I kid, they aren’t esoteric. They look like Tommy made a quick detour to the New Age section at Waldenbooks. Fortunately for Tommy and Megan, these books have just the information that they need. It’s these little touches that gel so wonderfully throughout the movie; in another horror film the audience might groan to see that the hero has conveniently packed his magic books. In Jason Lives, much like Jason’s newly acquired super-strength and his adorable confusion at same, it’s just part of the charm. Hopefully there are a few ideas for spellwork to help Megan deal with losing all of her friends and her father over the course of one evening.
Jason becomes the preternaturally strong and relentless killer in Jason Lives that casual viewers believe him to have been for the entire franchise. From the moment that lightning hits his corpse, Jason is tearing hearts from chests and accidentally tearing off heads and arms (complete with “Did I do that?” look to the audience), tilting his head at rocking RVs and frightened young campers like a homicidal parakeet.
Seemingly unstoppable and insatiable, this Jason is a turning point for the rest of the franchise. This is no longer a Jason Voorhees who can be deflected with child psychology or by an actual child: this is a mystical killing machine, for better or for worse, straight through to outer space.
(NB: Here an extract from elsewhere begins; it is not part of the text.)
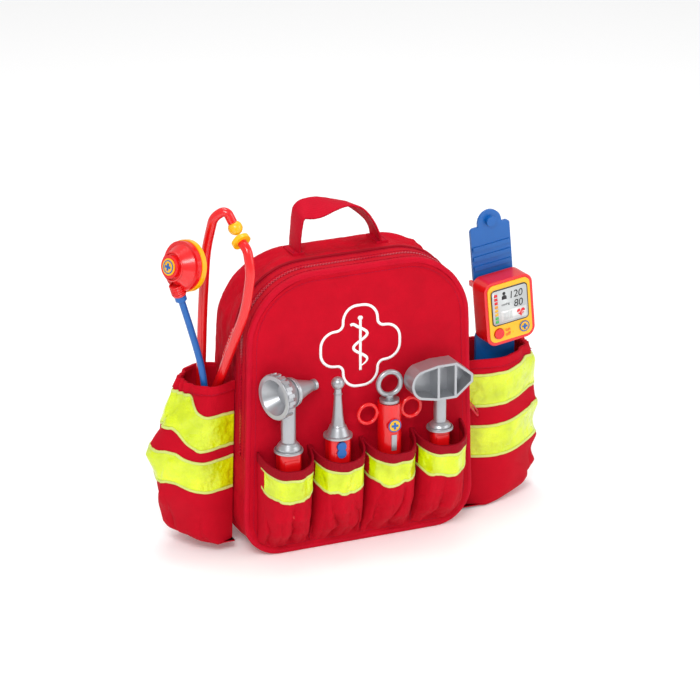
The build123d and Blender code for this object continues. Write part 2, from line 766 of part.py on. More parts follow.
# Wrist monitor, built upright at its own centre and then leaned and turned

def monitor():
    place = Pos(*monitor_centre) * Rot(0, -monitor_lean, monitor_turn)
    half_w = monitor_width / 2
    half_h = monitor_tall / 2
    half_d = monitor_deep / 2

    def plate(width, tall, corner, y_low, y_high):
        face = fillet(Rectangle(width, tall).vertices(), corner)
        return slab(face, y_low, y_high)

    split = 2.0
    shell = plate(monitor_width, monitor_tall, monitor_corner, -half_d, half_d)
    shell = fillet(shell.edges().filter_by(lambda e: abs(e.center().Y - half_d) < 0.01), 5)
    inside = plate(monitor_width - 2 * monitor_wall, monitor_tall - 2 * monitor_wall, monitor_corner - monitor_wall,
                   -half_d + 4, half_d - monitor_wall - 4)
    shell -= inside
    face_y = -half_d
    recess = plate(monitor_width - 2 * bezel_border, monitor_tall - 2 * bezel_border, monitor_corner - bezel_border,
                   face_y - 1, face_y + bezel_thickness)
    button_x = -half_w + 13
    button_z = -half_h + 12
    well = rod((button_x, face_y - 2, button_z), (button_x, face_y + 3.2, button_z), button_radius + 0.4)
    front_half = shell & block(-100, 100, -100, -split, -100, 100)
    back_half = shell & block(-100, 100, -split, 100, -100, 100)
    write("monitor_housing_front", place * (front_half - recess - well))
    bezel = plate(monitor_width - 2 * bezel_border - 0.2, monitor_tall - 2 * bezel_border - 0.2,
                  monitor_corner - bezel_border, face_y - 0.8, face_y + bezel_thickness)
    screen_low = half_h - bezel_border - screen_border - screen_height
    screen_width = monitor_width - 2 * bezel_border - 2 * screen_border
    screen = Pos(0, screen_low + screen_height / 2) * Rectangle(screen_width, screen_height)
    window = fillet(screen.vertices(), 2)
    bezel -= slab(window, face_y - 2, face_y + 0.6)
    write("monitor_bezel", place * (bezel - well))
    write("monitor_screen", place * slab(offset(window, -0.1), face_y - 0.4, face_y + 0.6))
    cap = rod((button_x, face_y - 2.4, button_z), (button_x, face_y + 3.2 - button_travel - 0.3, button_z),
              button_radius)
    write("monitor_button", place * cap)

    strap_y = half_d + 2.6
    pin_z = half_h - 8
    lug_x = cuff_width / 2 + 1.9
    pin = rod((-lug_x - 1, strap_y, pin_z), (lug_x + 1, strap_y, pin_z), cuff_pin_radius)
    for side in (-1, 1):
        back_half += block(side * lug_x - 1.5, side * lug_x + 1.5, half_d - 7, strap_y + 2.6, pin_z - 2.6, pin_z + 2.6)
    write("monitor_housing_back", place * (back_half - pin - inside))
    write("cuff_pin", place * pin)
    low = pin_z
    strap = fillet(Rectangle(cuff_width, cuff_upper_length - 16).vertices(), 4)
    strap = Pos(0, low + (cuff_upper_length - 16) / 2) * strap
    tab = Pos(0, low + cuff_upper_length - 14) * Circle(13)
    flat = slab(strap + tab, strap_y - cuff_thickness / 2, strap_y + cuff_thickness / 2)
    knuckle = rod((-cuff_width / 2, strap_y, pin_z), (cuff_width / 2, strap_y, pin_z), cuff_pin_radius + 0.9)
    bore = rod((-cuff_width, strap_y, pin_z), (cuff_width, strap_y, pin_z), cuff_pin_radius + 0.2)
    rib_count = int((cuff_upper_length - 34) / cuff_rib_pitch)
    ribs = []
    for number in range(rib_count):
        rib_z = low + 12 + number * cuff_rib_pitch
        front = strap_y - cuff_thickness / 2
        ribs.append(block(-cuff_width / 2 + 1, cuff_width / 2 - 1, front - cuff_rib, front + 0.5,
                          rib_z, rib_z + cuff_rib_pitch * 0.45))
    stud_z = low + cuff_upper_length - 12
    stud = rod((0, strap_y, stud_z), (0, strap_y - 5.5, stud_z), cuff_stud_radius)
    upper = flat + knuckle + stud
    for rib in ribs:
        upper += rib
    write("cuff_upper", place * (upper - bore))
    tail_top = -half_h + 10
    tail = block(-cuff_width / 2, cuff_width / 2, half_d, half_d + cuff_thickness,
                 tail_top - cuff_lower_length, tail_top)
    tail = fillet(tail.edges().filter_by(Axis.Y), 12)
    write("cuff_lower", Pos(*monitor_centre) * Rot(0, 0, monitor_turn) * tail)


bag_shell()
front_lid()
emblem()
zip_sliders()
carry_handle()
shoulder_straps()
side_pockets()
tool_pockets()
otoscope()
probe()
syringe()
hammer()
stethoscope()
monitor()
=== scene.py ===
from bisect import bisect_right
from math import atan2, cos, exp, pi, radians, sin, sqrt, tan

import bmesh
import bpy
from mathutils import Matrix, Vector, noise


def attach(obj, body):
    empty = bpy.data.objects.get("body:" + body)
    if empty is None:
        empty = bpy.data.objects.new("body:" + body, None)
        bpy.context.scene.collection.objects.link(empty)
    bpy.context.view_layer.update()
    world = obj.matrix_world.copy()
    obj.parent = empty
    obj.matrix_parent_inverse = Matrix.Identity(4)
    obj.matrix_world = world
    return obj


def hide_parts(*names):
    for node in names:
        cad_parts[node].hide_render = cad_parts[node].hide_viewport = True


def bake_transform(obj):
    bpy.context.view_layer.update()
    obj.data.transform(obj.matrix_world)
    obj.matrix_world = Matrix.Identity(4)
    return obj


# A child's red rescue backpack with toy medical tools. Shapes are worked out in millimetres.

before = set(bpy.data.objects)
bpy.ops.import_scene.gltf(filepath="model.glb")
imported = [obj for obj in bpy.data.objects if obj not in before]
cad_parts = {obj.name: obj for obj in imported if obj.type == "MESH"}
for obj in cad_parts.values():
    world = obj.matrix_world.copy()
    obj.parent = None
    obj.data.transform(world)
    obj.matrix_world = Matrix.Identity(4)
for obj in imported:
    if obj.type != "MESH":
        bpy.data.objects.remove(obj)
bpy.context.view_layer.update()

MM = 0.001
HEIGHT = 284  # of the bag
ZIP_END = 100  # height at which the zip stops on either side
PANEL_Y = -49  # the front panel's face
GUSSET_FRONT = -13  # front edge of the gusset that stays on the bag


# Shader maths written as sums

class Wire:
    """One output of a shader node, which can be added, multiplied and compared."""

    def __init__(self, paint, socket):
        self.paint = paint
        self.socket = socket

    def sum(self, operation, *values):
        return self.paint.add("Math", {"operation": operation}, *values)

    def __add__(self, other):
        return self.sum("ADD", self, other)

    def __mul__(self, other):
        return self.sum("MULTIPLY", self, other)

    __radd__ = __add__
    __rmul__ = __mul__

    def sine(self):
        return self.sum("SINE", self)

    def above(self, limit):
        return self.sum("GREATER_THAN", self, limit)


class Paint:
    """The nodes of a new material or world."""

    def __init__(self, holder):
        holder.use_nodes = True
        self.holder = holder
        self.tree = holder.node_tree
        self.tree.nodes.clear()

    def connect(self, socket, value):
        if isinstance(value, Wire):
            self.tree.links.new(value.socket, socket)
        else:
            socket.default_value = value

    def add(self, kind, settings, *values, output=0, **named):
        """A node of that kind: its settings, its inputs in order, and inputs by name."""
        node = self.tree.nodes.new("ShaderNode" + kind)
        for key, value in settings.items():
            setattr(node, key, value)
        for place, value in enumerate(values):
            self.connect(node.inputs[place], value)
        for key, value in named.items():
            self.connect(node.inputs[key.replace("_", " ")], value)
        return Wire(self, node.outputs[output]) if len(node.outputs) else None

    def place(self, output):
        return self.add("TexCoord", {}, output=output)

    def noise(self, where, scale, detail=3.0, rough=0.55):
        return self.add("TexNoise", {}, Vector=where, Scale=scale, Detail=detail, Roughness=rough)

    def mix(self, share, first, second):
        """A share of the way from one colour to another. The node's colours are its inputs 6 and 7."""
        mixed = self.add("Mix", {"data_type": "RGBA"}, share, output=2)
        for place, colour in ((6, first), (7, second)):
            self.connect(mixed.socket.node.inputs[place], colour)
        return mixed

    def bump(self, height, strength, distance):
        return self.add("Bump", {}, Height=height, Strength=strength, Distance=distance)

    def surface(self, **values):
        self.add("OutputMaterial", {}, self.add("BsdfPrincipled", {}, **values))
        return self.holder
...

So, what is it that makes Jason Lives such an absolute delight and highlight of the franchise? It knows exactly what kind of movie it is, and it revels in it. Like a belaboured Saturday Night Live joke, this movie has everything. Comic relief cops! Overprotective fathers! A collection of campers who have packed their pet hamsters! The power of prayer! Car chases! ‘80s Boss Lady corporate humor! A cranky old caretaker who hates those meddling teens and talks directly to the audience! The music of Alice Cooper! It’s all the most comfortable of stereotypes that are somehow still fresh and exactly what the viewer wants to see,
Horror comedies have to walk a fine line so as to lovingly lampoon their targets, and not belittle them. Jason Lives walks that line like a charm. It’s not making fun of the slasher genre, it’s looking directly into the camera and saying, “Some folks sure got a strange idea of entertainment.” Yes, yes we do, and we love it.
A few notes:
- Absolutely no one in this film can drive. They can’t drive Jeeps, they can’t drive police cars, they can’t drive RVs. Forget the camp, stay off the Forest Green roads!
- I won’t say that Gravedigger Martin IS a nod to Dogberry from Much Ado About Nothing, but I also won’t say that he isn’t.
- For a killer whose public perception is that he absolutely hates premarital sex, I’m not entirely certain that Jason knows what Cort and Nikki are getting up to in that RV.
- I’m also not sure that Jason knows what a child is, which is fortunate for the camper he encounters, as Jason seems to consider her either an innocent to spare or a small squirrel of some sort.
- Writer/Director Tom McLoughlin was one of the mimes/actors who played the mutated bear Katahdin in the 1979 natural horror film Prophecy, which has nothing to do with Jason Lives but is awesome.